The bike portion consisted of 3 loops of 12 km plus two 2-km rides between the loop and T1. Here I attacked as much as I could throughout. I was alone, it was painful and there was no draft; I just kept my legs churning the way I would during those painful threshold and hill intervals in Athlete Lab. To some extent, I felt like that hard work paid off as I slowly closed the distance between myself and the next person.
Mishap 1 happened: I made a wrong left turn and wasted 30 s; this one may have been my bad.
Mishap 2 then came: The previously closed roads were opened by mistake before I finished my ride and I was introduced to the classic Indonesian traffic (jam) – which does not move. All the drivers and motorcyclists who for the past three hours had been deprived of use of the roads attacked them with vengeance. The officials made a laudable attempt to arrange for me to have space to ride and I was simply stuck there for a while in the meantime. I have always wanted to commute by bike when travelling, alongside with the local traffic to truly experience local life; but not in a race!
That was eventually resolved and I finally headed back to T2. At T2, I saw my Malaysian counterpart Irene Chong (whom I have raced with several times and am friends with) head off for her run. I made a quick transition and dedicated the next 1 km to catching Irene. That was done (yay) and thereafter I was largely alone; the deal was to race myself and keep pushing on.
Then came mishap 3: As the course was a little confusing for me, I had to ask for directions from time to time and at one point, the road marshals gave me a wrong direction and had me running down a particular path in a random corner of Palembang for about 500 m, before one of the race crew came by on a motor bike and told me I needed to head back on course. To my surprise he next asked me to get on his bike and ferried me back onto the course, after which I was back on my own two trusty feet. Riding pillion on foreign land is yet another item on my to-do list. But at that point, when I was exhausted after 2 hours of racing in the hot sun, running 500 m more and losing more than 2 minutes did not amuse me. By the time I got back on course, Irene had passed me. It felt a little like a cat-and-mouse game. It was tiring but I managed to pass her again. (She told me afterwards she felt a little confused why I kept passing her, haha.)
I kept my fingers crossed throughout the run that there would be no more mishaps, and also hoped for strength to complete the race to the best of my ability. With that, I plodded along and finished strong.
And that was my experience of the race, complete with the little escapades. I did a total time of 2:29:29. I can’t say the time was the best; I am still nowhere close to my previous personal best of 2:19:48 done at the Valencia World University Triathlon Championships in 2010 – which incidentally was done in almost perfect conditions with draft and very good weather. But I know what needs doing and will work hard on it.
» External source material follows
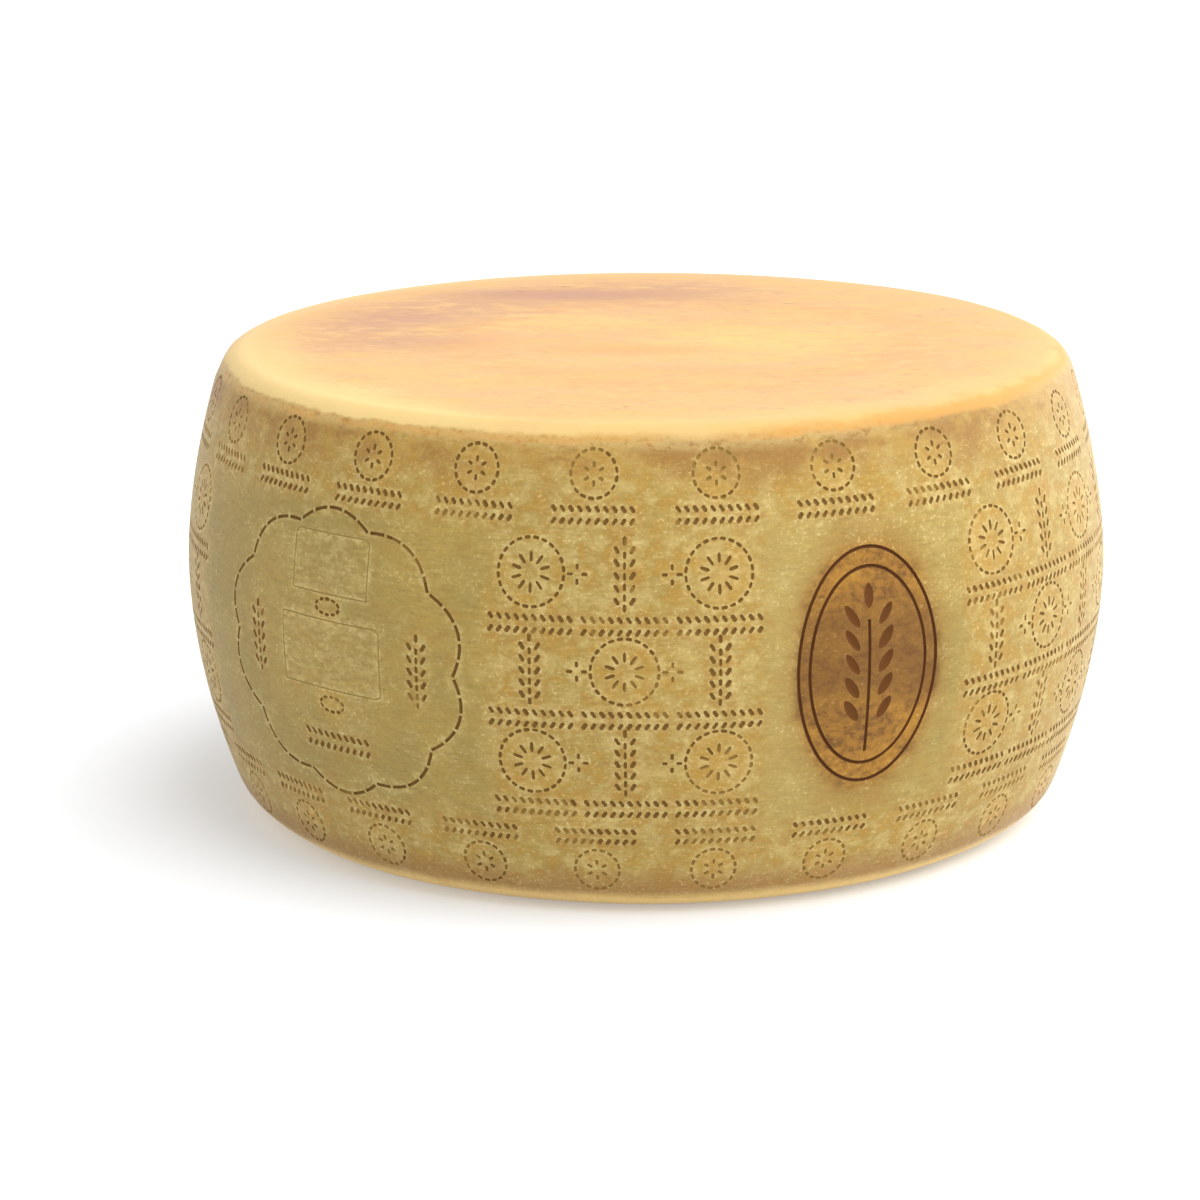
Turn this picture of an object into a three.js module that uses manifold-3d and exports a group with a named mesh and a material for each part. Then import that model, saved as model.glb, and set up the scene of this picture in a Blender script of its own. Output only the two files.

To me, a race is only meaningful because of what it represents. For me, this race represents the past 3 months of hard work and more. I remember how at the end of January, I first got back to Athlete Lab after 2 months of complete non-riding and struggled with every ride. I simply could not meet the power requirements (based on my target rather than real functional threshold power) but simply had to mash and trudge through each ride. At some points, I asked if I was kidding myself in thinking that I could ever meet those loads. And every round island ride with the AL boys was like jumping into the high sea without knowing if I could make it back to shore. Then that day came, when suddenly, I completed my first lab ride without dying on the week of Lake Kenyir Triathlon (a very special race for me, which I thankfully went on to win; perhaps I will write about that another day) and from then my season fell into place. Likewise on the swim and run, almost every day was painful and we made small steps forward every day. There were spanners thrown in. One was a loved one falling ill and finding myself in the role of a care giver day and night; starting work (which has been very good so far – another story for another day) also made keeping up with training so much more difficult. I leave my house at 5 every day and return at 10 (if I am lucky) but sometimes still feel like I have not done enough. Bit by bit we moved and still move along.
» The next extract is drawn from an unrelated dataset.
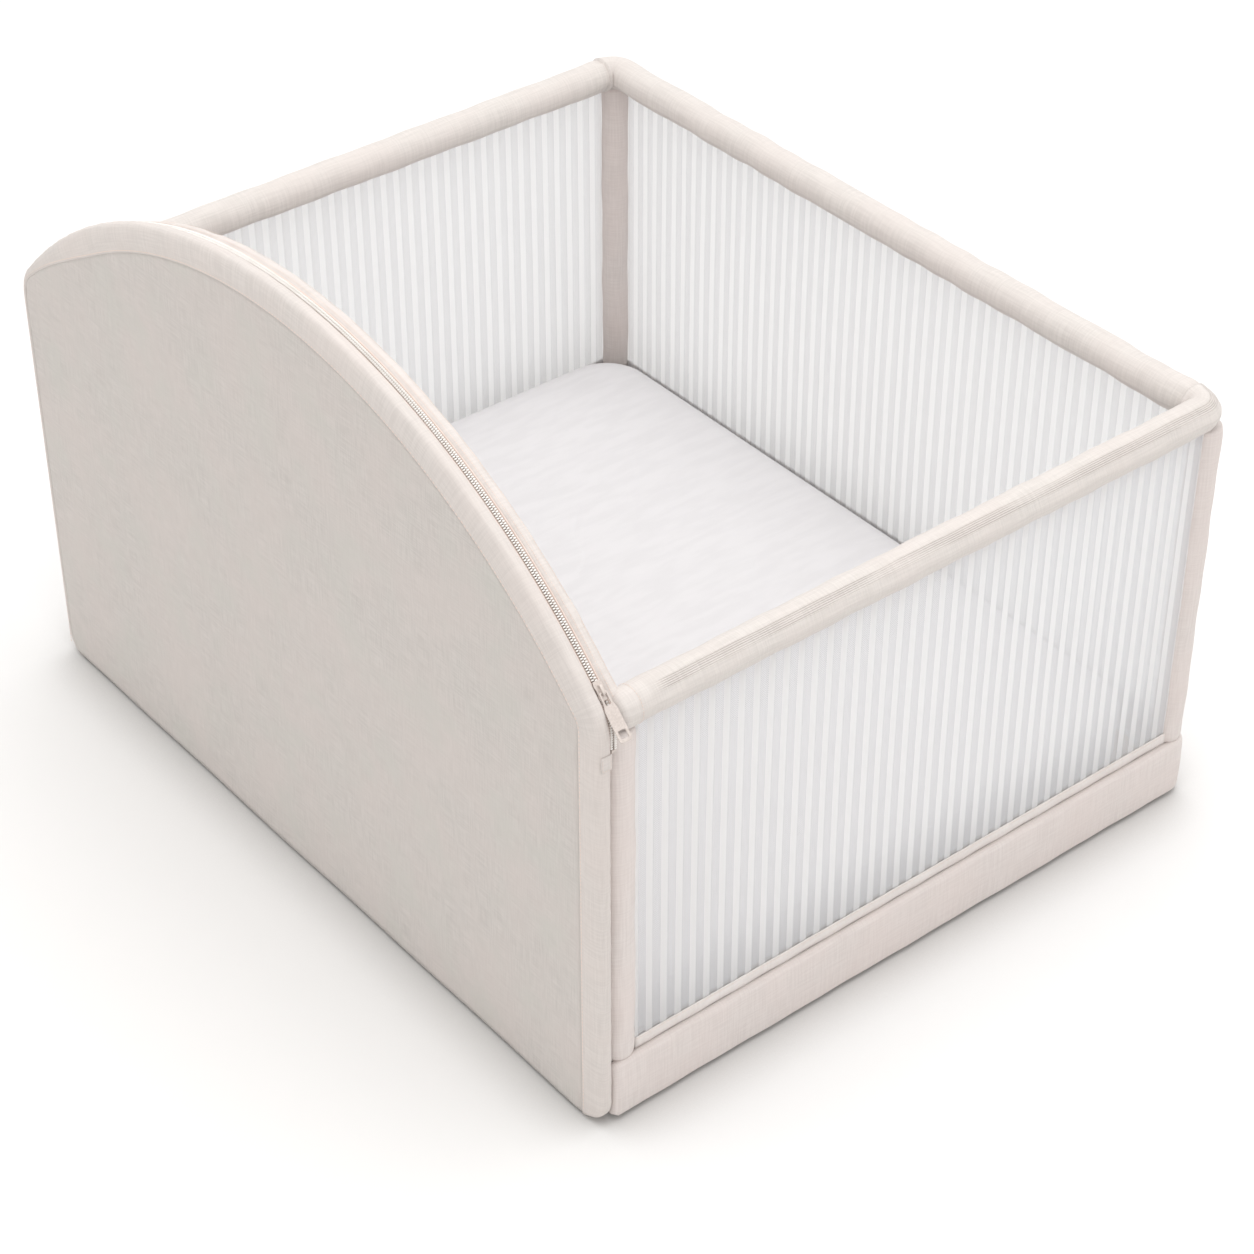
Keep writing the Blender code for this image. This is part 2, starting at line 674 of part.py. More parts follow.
def make_mattress():
    low = (LEFT_X + ARCH_SLEEVE_RADIUS + MATTRESS_GAP, -POST_Y + RAIL_SLEEVE_RADIUS + MATTRESS_GAP)
    high = (RIGHT_X - RAIL_SLEEVE_RADIUS - MATTRESS_GAP, POST_Y - RAIL_SLEEVE_RADIUS - MATTRESS_GAP)
    bottom = BOARD_Z + BOARD_THICKNESS + TOUCH
    inside = MATTRESS_WALL + TOUCH

    def layer(name, z0, z1, inset, finish):
        corner_low = (low[0] + inset, low[1] + inset)
        corner_high = (high[0] - inset, high[1] - inset)
        outline = rounded_rectangle(corner_low, corner_high, MATTRESS_CORNER - inset)
        return slab(name, outline, "Z", (z0 + z1) / 2, z1 - z0, finish)

    layer("mattress_base", bottom, bottom + MATTRESS_BASE, inside, BOARD)
    layer("mattress_foam", bottom + MATTRESS_BASE + TOUCH, MATTRESS_TOP - inside, inside, FOAM)
    cover = to_mesh(layer("mattress_cover", bottom, MATTRESS_TOP, 0, QUILT))
    hollow_part = to_mesh(
        layer("mattress_hollow", bottom - MATTRESS_WALL, MATTRESS_TOP - MATTRESS_WALL, MATTRESS_WALL, QUILT)
    )
    cut = cover.modifiers.new("hollow", "BOOLEAN")
    cut.operation = "DIFFERENCE"
    cut.object = hollow_part
    cutter(hollow_part)


clear_scene()
PARTS = make_collection("playpen")
CUTTERS = make_collection("cutters")
make_tube_frame()
make_arch()
make_blocks()
make_sleeves()
make_band()
make_walls()
make_side()
make_zip()
make_slider()
make_floor()
make_mattress()
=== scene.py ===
# A baby's playpen: padded rails and posts, striped mesh walls, a quilted mattress and one arched zip-on side.
# Metres throughout; X runs from the arched side (-X) to the mesh side, Y along the arched side, Z up.
import math

import bmesh
import bpy
import numpy as np
from mathutils import Matrix, Vector


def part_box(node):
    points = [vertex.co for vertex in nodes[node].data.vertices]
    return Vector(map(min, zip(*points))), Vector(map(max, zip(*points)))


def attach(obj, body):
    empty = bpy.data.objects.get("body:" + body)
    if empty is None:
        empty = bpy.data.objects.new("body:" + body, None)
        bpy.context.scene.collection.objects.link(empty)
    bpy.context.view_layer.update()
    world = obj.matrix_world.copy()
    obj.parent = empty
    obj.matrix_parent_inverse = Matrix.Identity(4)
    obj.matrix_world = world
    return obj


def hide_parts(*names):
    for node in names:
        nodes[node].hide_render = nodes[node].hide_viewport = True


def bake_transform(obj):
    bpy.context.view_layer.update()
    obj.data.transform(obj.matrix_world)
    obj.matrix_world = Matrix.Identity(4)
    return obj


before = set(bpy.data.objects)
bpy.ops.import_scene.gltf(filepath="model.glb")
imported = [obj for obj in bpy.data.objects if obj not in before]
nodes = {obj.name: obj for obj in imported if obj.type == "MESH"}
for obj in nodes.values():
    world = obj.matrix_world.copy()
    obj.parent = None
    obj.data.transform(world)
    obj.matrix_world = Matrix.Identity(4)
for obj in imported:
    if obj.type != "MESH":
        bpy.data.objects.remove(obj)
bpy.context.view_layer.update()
print("frame loaded")


# Sizes read from the frame
def middle(node):
    low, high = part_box(node)
    return (low + high) / 2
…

Back to the race, the race week was a little difficult – I was in a nervous wreck; work was busy/engaging. The race trip in Palembang was not the most cushy of the ones I have had. The race was painful both physically and mentally – I am barely a competitor at ITU races and being at the back is so much more difficult than being in front. When the Indonesian traffic descended upon me, I wondered whether that was it and we were done for the day. I answered my own question negatively. After the extra 500 m run and having to chase Irene again, I thought to myself that if the organisers directed me wrongly and I had to chase again, maybe that was it for the day. But before I even completed that thought, I knew that if it really happened, I would chase again, and again.
Here is one of my all-time favourite excerpts, that somewhat encapsulates what all these mean to me:
“Que lindo es sonar despierto, Gil says. How lovely it is to dream while you are awake. Dream while you’re awake, Andre. Anybody can dream while they’re asleep, but you need to dream all the time, and say your dreams out loud, and believe in them. In other words, when in the final of a slam I must dream. I must play to win. But dreams, I tell Gil, are so damned tiring. He laughs. I can’t promise you that you won’t be tired, he says. But please know this. There’s a lot of good waiting for you on the other side of tired. Get yourself tired, Andre. Thats when you’re going to know yourself. On the other side of tired.” –Adapted from Open, An Autobiography by Andre Agassi
What the Palembang race, the season, and the past 3 months mean to me, is the ability to dream when awake; to put my heart, soul, blood, sweat, tears in; to get tired; to get on that other side of tired. It is a constant work in progress and I have just had one of my best attempts. I am also humbled by the race and season and reminded that there is much more work to do and I need to keep making better attempts.
Last but not least, I am thankful for the support I have. My dad keeps the same hours I do, sending me to training before 6 am in the morning, and picking me up as late as training or work requires. The support of Athlete Lab, which is located one secret stairway (Ann Siang Hill Park, haha) 5 minutes away from my office has been instrumental in me being able to maintain quality workouts almost daily before work, not to mention the camaderie of the squad I swim, bike and run with whenever I can and the understanding of Athlete Lab and Eduardo with this rather difficult athlete. Thanks all, and I hope to do more in the rest of 2013.